• _Task directions_: All of the data below should be written out exactly.

# # #

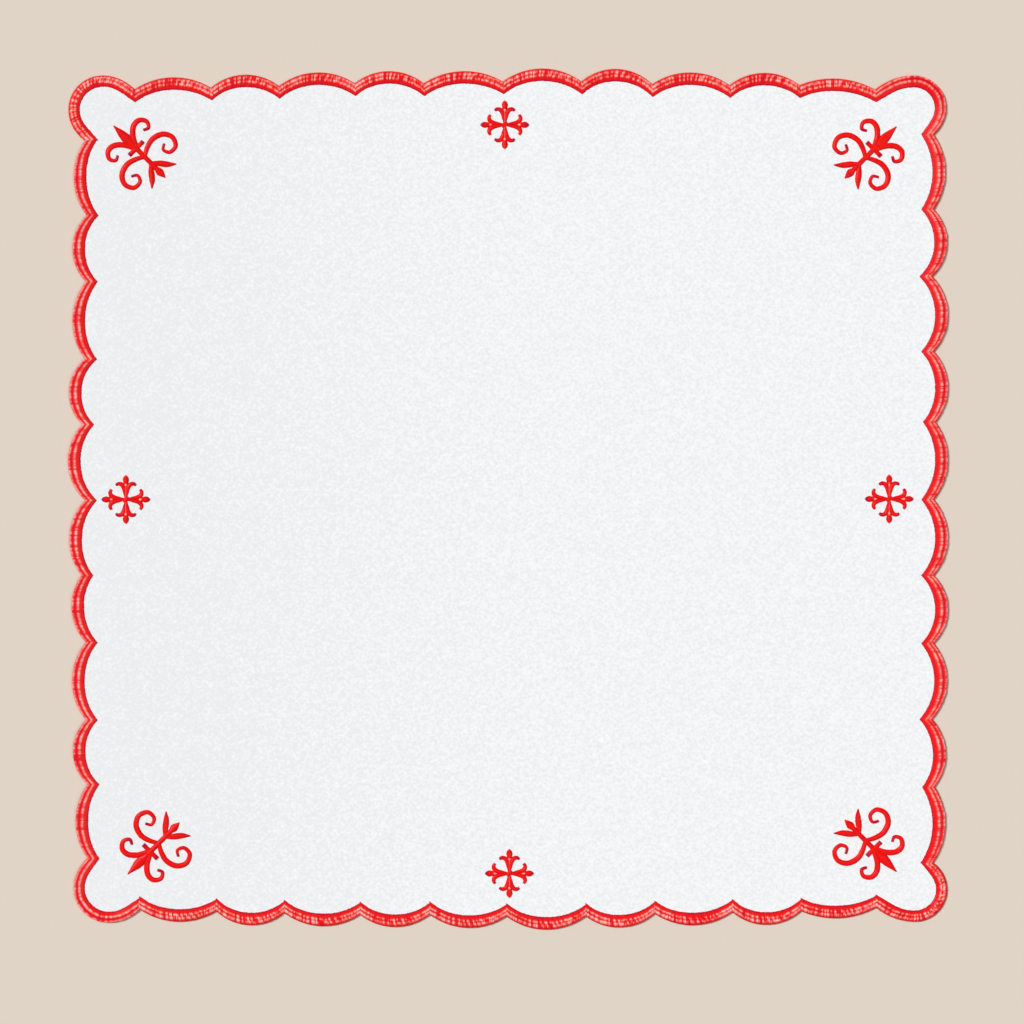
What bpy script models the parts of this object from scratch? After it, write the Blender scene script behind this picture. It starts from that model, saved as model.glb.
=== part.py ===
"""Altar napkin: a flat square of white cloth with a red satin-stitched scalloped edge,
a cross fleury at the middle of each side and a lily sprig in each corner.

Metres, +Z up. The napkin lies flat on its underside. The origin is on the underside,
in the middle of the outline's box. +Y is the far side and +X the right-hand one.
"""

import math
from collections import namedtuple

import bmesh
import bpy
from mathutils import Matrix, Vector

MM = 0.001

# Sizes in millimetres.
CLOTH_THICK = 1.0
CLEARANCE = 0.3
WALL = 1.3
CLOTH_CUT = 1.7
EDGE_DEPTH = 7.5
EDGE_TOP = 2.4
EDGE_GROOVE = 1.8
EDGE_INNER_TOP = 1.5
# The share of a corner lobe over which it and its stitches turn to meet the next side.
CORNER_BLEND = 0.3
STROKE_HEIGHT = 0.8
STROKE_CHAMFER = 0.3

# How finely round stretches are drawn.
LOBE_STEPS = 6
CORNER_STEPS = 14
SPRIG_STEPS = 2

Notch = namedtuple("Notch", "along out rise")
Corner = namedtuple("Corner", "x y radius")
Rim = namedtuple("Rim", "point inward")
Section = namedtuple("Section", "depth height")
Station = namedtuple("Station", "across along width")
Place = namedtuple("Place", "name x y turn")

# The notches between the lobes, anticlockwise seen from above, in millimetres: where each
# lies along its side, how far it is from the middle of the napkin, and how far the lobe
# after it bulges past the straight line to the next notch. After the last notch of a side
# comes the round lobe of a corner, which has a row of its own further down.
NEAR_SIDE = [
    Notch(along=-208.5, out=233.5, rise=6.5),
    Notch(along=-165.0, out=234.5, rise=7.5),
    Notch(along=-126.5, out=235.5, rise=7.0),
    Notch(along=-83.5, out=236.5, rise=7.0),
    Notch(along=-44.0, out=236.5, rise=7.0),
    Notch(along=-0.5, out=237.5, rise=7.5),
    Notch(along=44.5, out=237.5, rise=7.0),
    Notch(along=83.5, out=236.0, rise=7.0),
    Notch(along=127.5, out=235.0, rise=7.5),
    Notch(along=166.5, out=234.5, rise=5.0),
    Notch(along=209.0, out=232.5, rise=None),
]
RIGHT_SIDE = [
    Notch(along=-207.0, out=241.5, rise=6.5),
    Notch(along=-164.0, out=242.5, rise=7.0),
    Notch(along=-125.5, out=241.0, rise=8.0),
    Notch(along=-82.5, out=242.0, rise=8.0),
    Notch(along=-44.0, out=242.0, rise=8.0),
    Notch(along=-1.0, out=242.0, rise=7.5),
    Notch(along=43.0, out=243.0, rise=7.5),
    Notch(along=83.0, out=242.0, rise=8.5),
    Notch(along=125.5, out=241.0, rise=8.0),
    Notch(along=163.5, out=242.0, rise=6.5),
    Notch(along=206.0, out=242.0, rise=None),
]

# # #

• _Worked solution_:
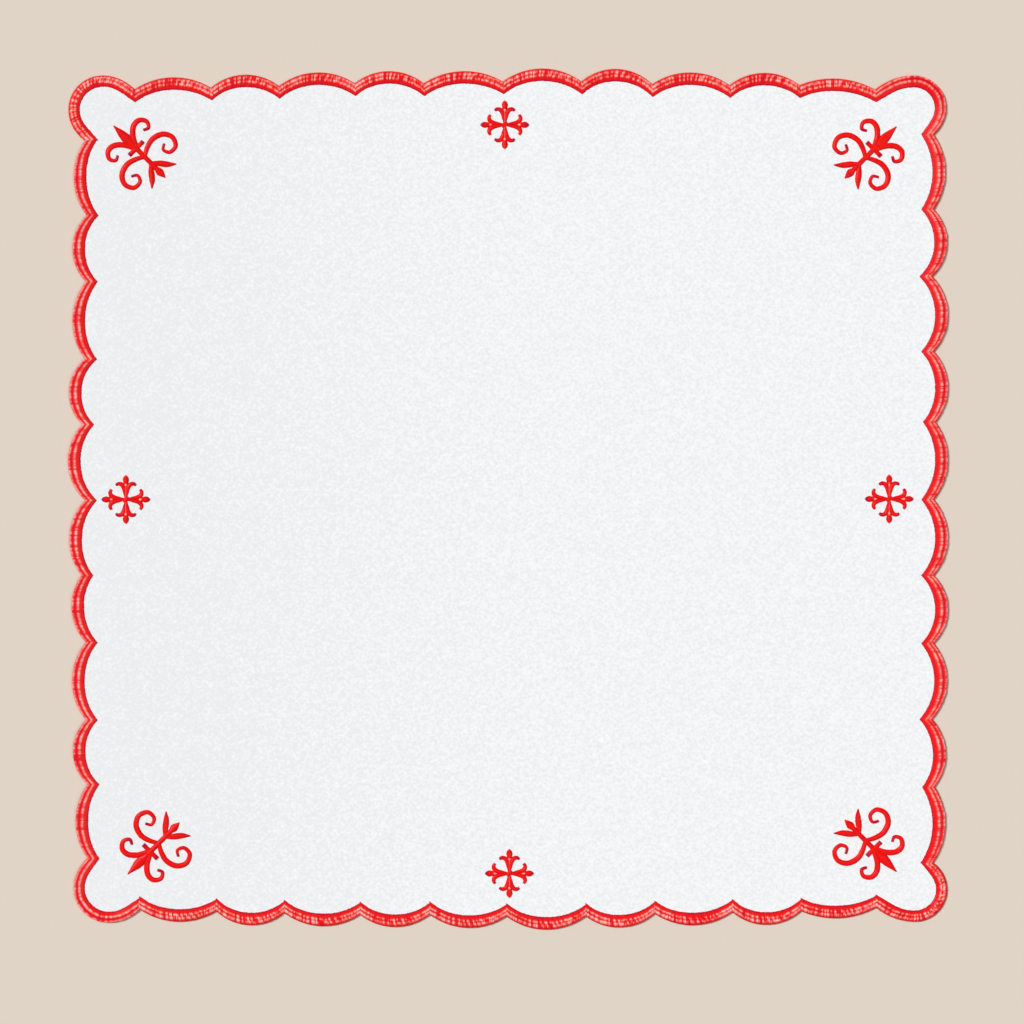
What bpy script models the parts of this object from scratch? After it, write the Blender scene script behind this picture. It starts from that model, saved as model.glb.
=== part.py ===
"""Altar napkin: a flat square of white cloth with a red satin-stitched scalloped edge,
a cross fleury at the middle of each side and a lily sprig in each corner.

Metres, +Z up. The napkin lies flat on its underside. The origin is on the underside,
in the middle of the outline's box. +Y is the far side and +X the right-hand one.
"""

import math
from collections import namedtuple

import bmesh
import bpy
from mathutils import Matrix, Vector

MM = 0.001

# Sizes in millimetres.
CLOTH_THICK = 1.0
CLEARANCE = 0.3
WALL = 1.3
CLOTH_CUT = 1.7
EDGE_DEPTH = 7.5
EDGE_TOP = 2.4
EDGE_GROOVE = 1.8
EDGE_INNER_TOP = 1.5
# The share of a corner lobe over which it and its stitches turn to meet the next side.
CORNER_BLEND = 0.3
STROKE_HEIGHT = 0.8
STROKE_CHAMFER = 0.3

# How finely round stretches are drawn.
LOBE_STEPS = 6
CORNER_STEPS = 14
SPRIG_STEPS = 2

Notch = namedtuple("Notch", "along out rise")
Corner = namedtuple("Corner", "x y radius")
Rim = namedtuple("Rim", "point inward")
Section = namedtuple("Section", "depth height")
Station = namedtuple("Station", "across along width")
Place = namedtuple("Place", "name x y turn")

# The notches between the lobes, anticlockwise seen from above, in millimetres: where each
# lies along its side, how far it is from the middle of the napkin, and how far the lobe
# after it bulges past the straight line to the next notch. After the last notch of a side
# comes the round lobe of a corner, which has a row of its own further down.
NEAR_SIDE = [
    Notch(along=-208.5, out=233.5, rise=6.5),
    Notch(along=-165.0, out=234.5, rise=7.5),
    Notch(along=-126.5, out=235.5, rise=7.0),
    Notch(along=-83.5, out=236.5, rise=7.0),
    Notch(along=-44.0, out=236.5, rise=7.0),
    Notch(along=-0.5, out=237.5, rise=7.5),
    Notch(along=44.5, out=237.5, rise=7.0),
    Notch(along=83.5, out=236.0, rise=7.0),
    Notch(along=127.5, out=235.0, rise=7.5),
    Notch(along=166.5, out=234.5, rise=5.0),
    Notch(along=209.0, out=232.5, rise=None),
]
RIGHT_SIDE = [
    Notch(along=-207.0, out=241.5, rise=6.5),
    Notch(along=-164.0, out=242.5, rise=7.0),
    Notch(along=-125.5, out=241.0, rise=8.0),
    Notch(along=-82.5, out=242.0, rise=8.0),
    Notch(along=-44.0, out=242.0, rise=8.0),
    Notch(along=-1.0, out=242.0, rise=7.5),
    Notch(along=43.0, out=243.0, rise=7.5),
    Notch(along=83.0, out=242.0, rise=8.5),
    Notch(along=125.5, out=241.0, rise=8.0),
    Notch(along=163.5, out=242.0, rise=6.5),
    Notch(along=206.0, out=242.0, rise=None),
]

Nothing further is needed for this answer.